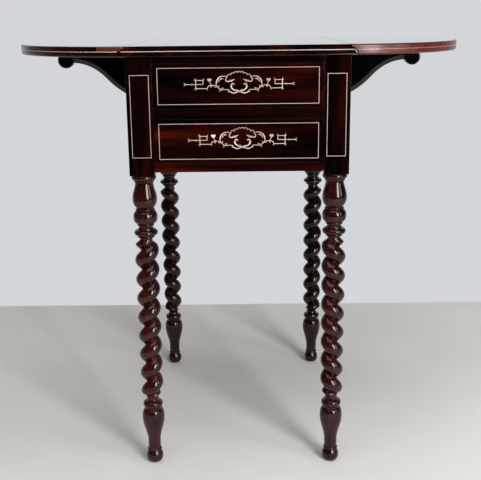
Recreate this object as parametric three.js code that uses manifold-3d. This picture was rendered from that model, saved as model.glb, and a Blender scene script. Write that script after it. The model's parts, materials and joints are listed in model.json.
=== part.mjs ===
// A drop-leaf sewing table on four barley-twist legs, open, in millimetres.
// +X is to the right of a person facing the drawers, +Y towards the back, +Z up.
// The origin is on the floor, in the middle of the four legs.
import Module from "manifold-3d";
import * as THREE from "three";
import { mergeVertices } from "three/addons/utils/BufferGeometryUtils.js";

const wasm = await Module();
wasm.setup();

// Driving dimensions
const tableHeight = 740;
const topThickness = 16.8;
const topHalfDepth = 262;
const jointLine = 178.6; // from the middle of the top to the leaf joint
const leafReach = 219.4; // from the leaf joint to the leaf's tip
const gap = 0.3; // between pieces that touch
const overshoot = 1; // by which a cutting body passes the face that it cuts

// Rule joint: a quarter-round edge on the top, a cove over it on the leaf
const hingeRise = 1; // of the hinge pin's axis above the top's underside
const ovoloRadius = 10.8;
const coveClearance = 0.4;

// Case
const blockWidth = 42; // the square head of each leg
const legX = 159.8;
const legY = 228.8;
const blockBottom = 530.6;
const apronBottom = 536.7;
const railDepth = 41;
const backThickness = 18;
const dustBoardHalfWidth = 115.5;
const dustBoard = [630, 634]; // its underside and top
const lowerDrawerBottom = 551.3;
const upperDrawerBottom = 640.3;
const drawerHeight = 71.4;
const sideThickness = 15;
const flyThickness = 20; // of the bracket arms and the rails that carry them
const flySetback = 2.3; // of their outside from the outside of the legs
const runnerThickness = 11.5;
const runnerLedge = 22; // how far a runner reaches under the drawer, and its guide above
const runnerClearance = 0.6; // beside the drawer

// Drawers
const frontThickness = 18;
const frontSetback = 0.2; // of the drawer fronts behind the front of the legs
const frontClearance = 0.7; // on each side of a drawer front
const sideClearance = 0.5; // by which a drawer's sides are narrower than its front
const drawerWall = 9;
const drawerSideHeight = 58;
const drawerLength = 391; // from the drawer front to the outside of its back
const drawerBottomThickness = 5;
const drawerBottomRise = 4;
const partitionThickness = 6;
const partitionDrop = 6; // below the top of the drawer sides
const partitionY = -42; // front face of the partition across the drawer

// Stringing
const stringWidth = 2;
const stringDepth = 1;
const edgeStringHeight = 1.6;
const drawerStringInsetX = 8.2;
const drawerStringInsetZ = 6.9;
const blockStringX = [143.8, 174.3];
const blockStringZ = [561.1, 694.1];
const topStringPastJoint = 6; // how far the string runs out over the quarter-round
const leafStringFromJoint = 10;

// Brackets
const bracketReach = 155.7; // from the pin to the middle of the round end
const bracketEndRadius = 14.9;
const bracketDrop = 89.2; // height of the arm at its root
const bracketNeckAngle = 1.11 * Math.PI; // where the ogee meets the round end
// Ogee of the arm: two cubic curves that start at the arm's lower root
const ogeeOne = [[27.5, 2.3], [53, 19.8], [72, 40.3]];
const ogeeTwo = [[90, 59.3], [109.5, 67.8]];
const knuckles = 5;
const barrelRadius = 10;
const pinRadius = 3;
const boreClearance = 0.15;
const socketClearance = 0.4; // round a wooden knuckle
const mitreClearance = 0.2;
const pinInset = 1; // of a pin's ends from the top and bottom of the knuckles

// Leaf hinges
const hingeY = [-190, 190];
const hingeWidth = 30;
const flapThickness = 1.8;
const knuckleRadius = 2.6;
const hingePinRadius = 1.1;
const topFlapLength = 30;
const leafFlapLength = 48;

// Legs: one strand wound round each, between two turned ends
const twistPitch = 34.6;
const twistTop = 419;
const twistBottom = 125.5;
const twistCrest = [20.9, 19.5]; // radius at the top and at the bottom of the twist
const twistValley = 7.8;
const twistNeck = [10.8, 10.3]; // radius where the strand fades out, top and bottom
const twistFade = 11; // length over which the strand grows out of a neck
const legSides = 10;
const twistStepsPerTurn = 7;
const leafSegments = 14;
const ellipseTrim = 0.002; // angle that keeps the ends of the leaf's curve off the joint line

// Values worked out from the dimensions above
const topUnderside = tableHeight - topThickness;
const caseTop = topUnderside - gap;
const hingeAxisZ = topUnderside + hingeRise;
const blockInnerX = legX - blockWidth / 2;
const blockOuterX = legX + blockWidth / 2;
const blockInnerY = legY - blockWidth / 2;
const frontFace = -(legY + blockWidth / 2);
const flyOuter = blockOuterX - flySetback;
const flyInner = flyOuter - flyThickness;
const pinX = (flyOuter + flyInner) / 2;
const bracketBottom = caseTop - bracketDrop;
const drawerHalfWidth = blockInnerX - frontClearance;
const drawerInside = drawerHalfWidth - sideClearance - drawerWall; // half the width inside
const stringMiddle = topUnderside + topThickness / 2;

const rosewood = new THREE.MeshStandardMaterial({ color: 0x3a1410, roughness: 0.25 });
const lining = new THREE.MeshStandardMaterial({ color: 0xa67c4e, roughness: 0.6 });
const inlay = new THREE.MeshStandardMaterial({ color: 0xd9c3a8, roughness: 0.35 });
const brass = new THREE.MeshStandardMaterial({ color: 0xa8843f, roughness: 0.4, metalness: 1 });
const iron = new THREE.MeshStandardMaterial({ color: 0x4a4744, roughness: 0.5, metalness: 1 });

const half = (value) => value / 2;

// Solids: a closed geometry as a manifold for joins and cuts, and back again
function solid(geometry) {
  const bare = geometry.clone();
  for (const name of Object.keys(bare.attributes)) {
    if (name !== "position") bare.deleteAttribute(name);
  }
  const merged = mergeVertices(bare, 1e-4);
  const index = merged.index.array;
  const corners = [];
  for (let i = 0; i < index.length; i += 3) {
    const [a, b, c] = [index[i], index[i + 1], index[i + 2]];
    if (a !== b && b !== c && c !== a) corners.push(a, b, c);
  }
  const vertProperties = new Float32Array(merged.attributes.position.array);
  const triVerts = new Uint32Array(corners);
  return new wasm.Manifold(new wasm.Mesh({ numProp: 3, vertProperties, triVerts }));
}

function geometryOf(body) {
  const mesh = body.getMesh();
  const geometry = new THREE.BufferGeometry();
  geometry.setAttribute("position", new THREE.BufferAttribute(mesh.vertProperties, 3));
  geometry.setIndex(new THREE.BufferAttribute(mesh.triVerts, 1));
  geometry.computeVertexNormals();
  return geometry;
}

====

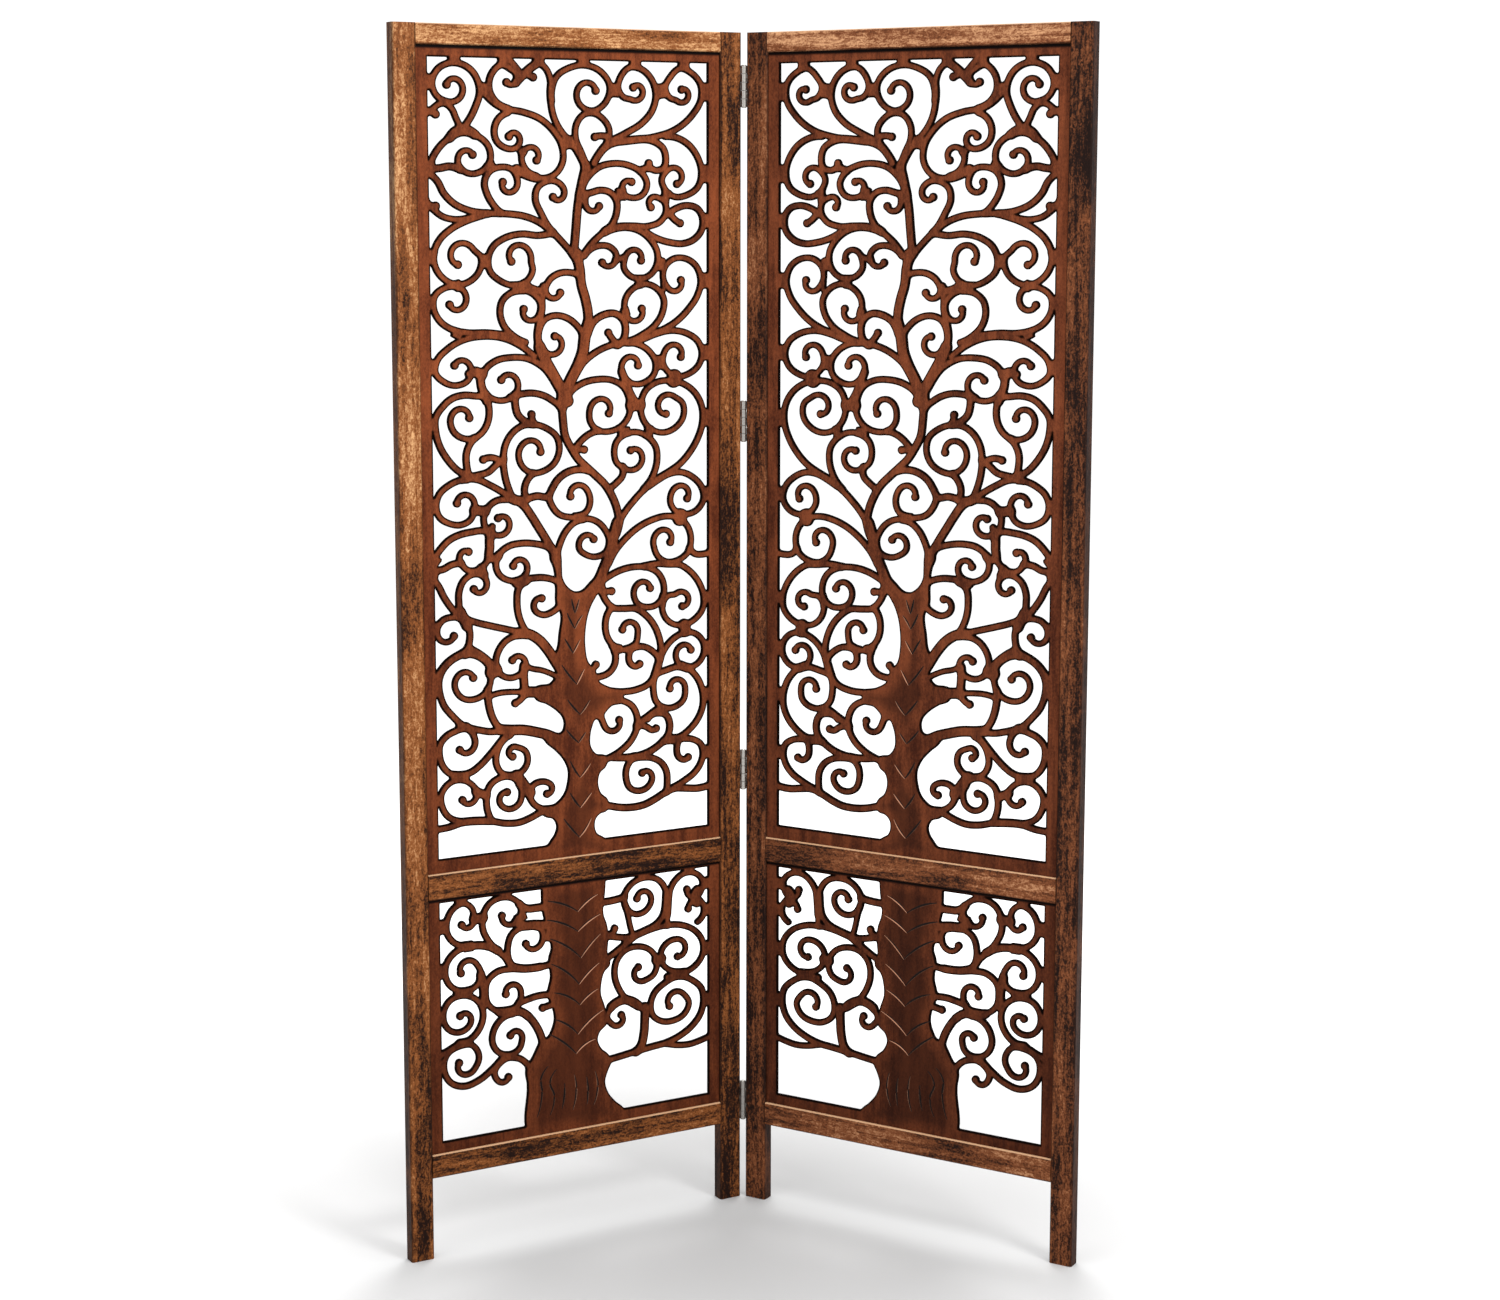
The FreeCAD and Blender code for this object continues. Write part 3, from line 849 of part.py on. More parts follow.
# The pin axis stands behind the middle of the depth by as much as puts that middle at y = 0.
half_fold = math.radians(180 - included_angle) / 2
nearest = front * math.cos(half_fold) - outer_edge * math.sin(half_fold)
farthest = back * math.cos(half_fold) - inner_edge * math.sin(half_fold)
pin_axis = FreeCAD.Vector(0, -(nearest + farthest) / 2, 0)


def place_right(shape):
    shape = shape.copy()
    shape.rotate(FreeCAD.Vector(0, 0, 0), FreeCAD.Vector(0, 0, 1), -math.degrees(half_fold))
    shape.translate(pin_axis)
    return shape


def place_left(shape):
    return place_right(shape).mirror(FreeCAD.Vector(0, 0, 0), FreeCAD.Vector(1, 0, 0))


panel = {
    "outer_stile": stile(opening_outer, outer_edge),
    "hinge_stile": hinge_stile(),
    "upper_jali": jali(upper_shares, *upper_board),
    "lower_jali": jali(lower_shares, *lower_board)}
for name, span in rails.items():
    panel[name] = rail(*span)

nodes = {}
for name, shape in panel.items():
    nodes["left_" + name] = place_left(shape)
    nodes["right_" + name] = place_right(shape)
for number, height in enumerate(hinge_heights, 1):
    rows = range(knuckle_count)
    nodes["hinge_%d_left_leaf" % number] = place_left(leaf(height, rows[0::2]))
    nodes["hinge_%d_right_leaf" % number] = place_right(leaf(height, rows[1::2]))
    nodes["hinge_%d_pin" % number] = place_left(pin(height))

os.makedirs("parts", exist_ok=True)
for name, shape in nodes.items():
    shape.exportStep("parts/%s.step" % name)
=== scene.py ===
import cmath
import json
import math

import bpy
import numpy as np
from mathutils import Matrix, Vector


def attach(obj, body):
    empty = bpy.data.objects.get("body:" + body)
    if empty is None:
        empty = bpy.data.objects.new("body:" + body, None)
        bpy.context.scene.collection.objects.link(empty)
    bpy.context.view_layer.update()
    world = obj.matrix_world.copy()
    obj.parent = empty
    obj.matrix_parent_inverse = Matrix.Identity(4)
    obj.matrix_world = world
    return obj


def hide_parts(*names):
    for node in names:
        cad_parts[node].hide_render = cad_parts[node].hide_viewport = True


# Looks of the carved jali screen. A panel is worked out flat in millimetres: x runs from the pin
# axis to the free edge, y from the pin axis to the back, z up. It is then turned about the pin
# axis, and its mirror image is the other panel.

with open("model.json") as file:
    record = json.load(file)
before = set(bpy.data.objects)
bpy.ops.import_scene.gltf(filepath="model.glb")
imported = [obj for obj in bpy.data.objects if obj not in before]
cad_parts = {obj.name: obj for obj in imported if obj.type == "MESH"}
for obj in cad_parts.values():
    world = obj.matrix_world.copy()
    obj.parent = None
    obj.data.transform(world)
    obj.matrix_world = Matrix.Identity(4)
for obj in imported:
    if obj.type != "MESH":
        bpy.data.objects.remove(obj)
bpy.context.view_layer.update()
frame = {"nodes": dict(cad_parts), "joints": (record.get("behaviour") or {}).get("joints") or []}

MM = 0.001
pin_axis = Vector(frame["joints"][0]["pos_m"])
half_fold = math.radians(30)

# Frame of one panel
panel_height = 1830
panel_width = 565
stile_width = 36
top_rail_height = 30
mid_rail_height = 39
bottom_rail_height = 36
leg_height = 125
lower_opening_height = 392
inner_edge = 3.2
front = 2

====

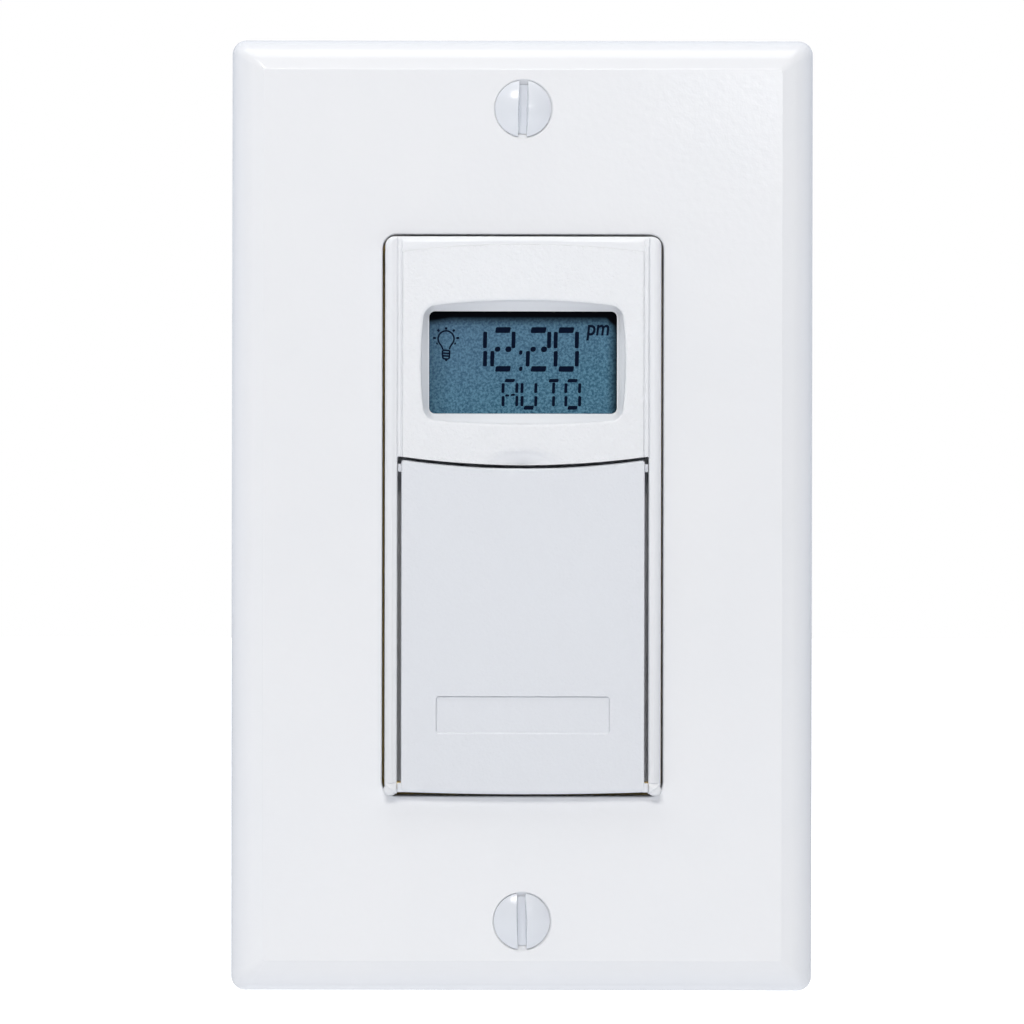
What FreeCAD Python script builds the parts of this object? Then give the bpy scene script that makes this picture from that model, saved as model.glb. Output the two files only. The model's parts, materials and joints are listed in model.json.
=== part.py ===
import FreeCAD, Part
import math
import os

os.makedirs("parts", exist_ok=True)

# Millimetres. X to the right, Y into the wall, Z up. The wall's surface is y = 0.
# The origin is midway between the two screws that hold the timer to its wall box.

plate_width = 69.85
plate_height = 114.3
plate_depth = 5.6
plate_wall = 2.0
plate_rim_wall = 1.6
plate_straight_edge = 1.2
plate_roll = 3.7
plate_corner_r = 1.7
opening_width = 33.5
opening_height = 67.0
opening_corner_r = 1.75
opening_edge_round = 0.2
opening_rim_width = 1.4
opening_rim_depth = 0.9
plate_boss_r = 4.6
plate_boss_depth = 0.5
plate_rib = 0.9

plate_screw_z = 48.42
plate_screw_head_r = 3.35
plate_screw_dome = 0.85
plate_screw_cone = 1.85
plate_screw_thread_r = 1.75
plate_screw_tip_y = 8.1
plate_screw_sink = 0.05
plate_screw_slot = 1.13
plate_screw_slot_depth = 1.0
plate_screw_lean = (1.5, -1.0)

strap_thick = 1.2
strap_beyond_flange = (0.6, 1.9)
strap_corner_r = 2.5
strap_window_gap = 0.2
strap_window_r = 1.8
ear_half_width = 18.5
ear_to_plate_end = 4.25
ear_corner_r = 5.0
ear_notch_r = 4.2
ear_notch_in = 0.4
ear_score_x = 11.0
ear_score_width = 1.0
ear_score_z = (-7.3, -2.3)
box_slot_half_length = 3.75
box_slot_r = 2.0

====

- STATED EXERCISE -
Each line from the one holding "number] = place_left(pin(height))" to the one holding "half_fold = math.radians(30)", those two included, is to be transcribed exactly, and no other line.

- TASK ANSWER -
    nodes["hinge_%d_pin" % number] = place_left(pin(height))

os.makedirs("parts", exist_ok=True)
for name, shape in nodes.items():
    shape.exportStep("parts/%s.step" % name)
=== scene.py ===
import cmath
import json
import math

import bpy
import numpy as np
from mathutils import Matrix, Vector


def attach(obj, body):
    empty = bpy.data.objects.get("body:" + body)
    if empty is None:
        empty = bpy.data.objects.new("body:" + body, None)
        bpy.context.scene.collection.objects.link(empty)
    bpy.context.view_layer.update()
    world = obj.matrix_world.copy()
    obj.parent = empty
    obj.matrix_parent_inverse = Matrix.Identity(4)
    obj.matrix_world = world
    return obj


def hide_parts(*names):
    for node in names:
        cad_parts[node].hide_render = cad_parts[node].hide_viewport = True


# Looks of the carved jali screen. A panel is worked out flat in millimetres: x runs from the pin
# axis to the free edge, y from the pin axis to the back, z up. It is then turned about the pin
# axis, and its mirror image is the other panel.

with open("model.json") as file:
    record = json.load(file)
before = set(bpy.data.objects)
bpy.ops.import_scene.gltf(filepath="model.glb")
imported = [obj for obj in bpy.data.objects if obj not in before]
cad_parts = {obj.name: obj for obj in imported if obj.type == "MESH"}
for obj in cad_parts.values():
    world = obj.matrix_world.copy()
    obj.parent = None
    obj.data.transform(world)
    obj.matrix_world = Matrix.Identity(4)
for obj in imported:
    if obj.type != "MESH":
        bpy.data.objects.remove(obj)
bpy.context.view_layer.update()
frame = {"nodes": dict(cad_parts), "joints": (record.get("behaviour") or {}).get("joints") or []}

MM = 0.001
pin_axis = Vector(frame["joints"][0]["pos_m"])
half_fold = math.radians(30)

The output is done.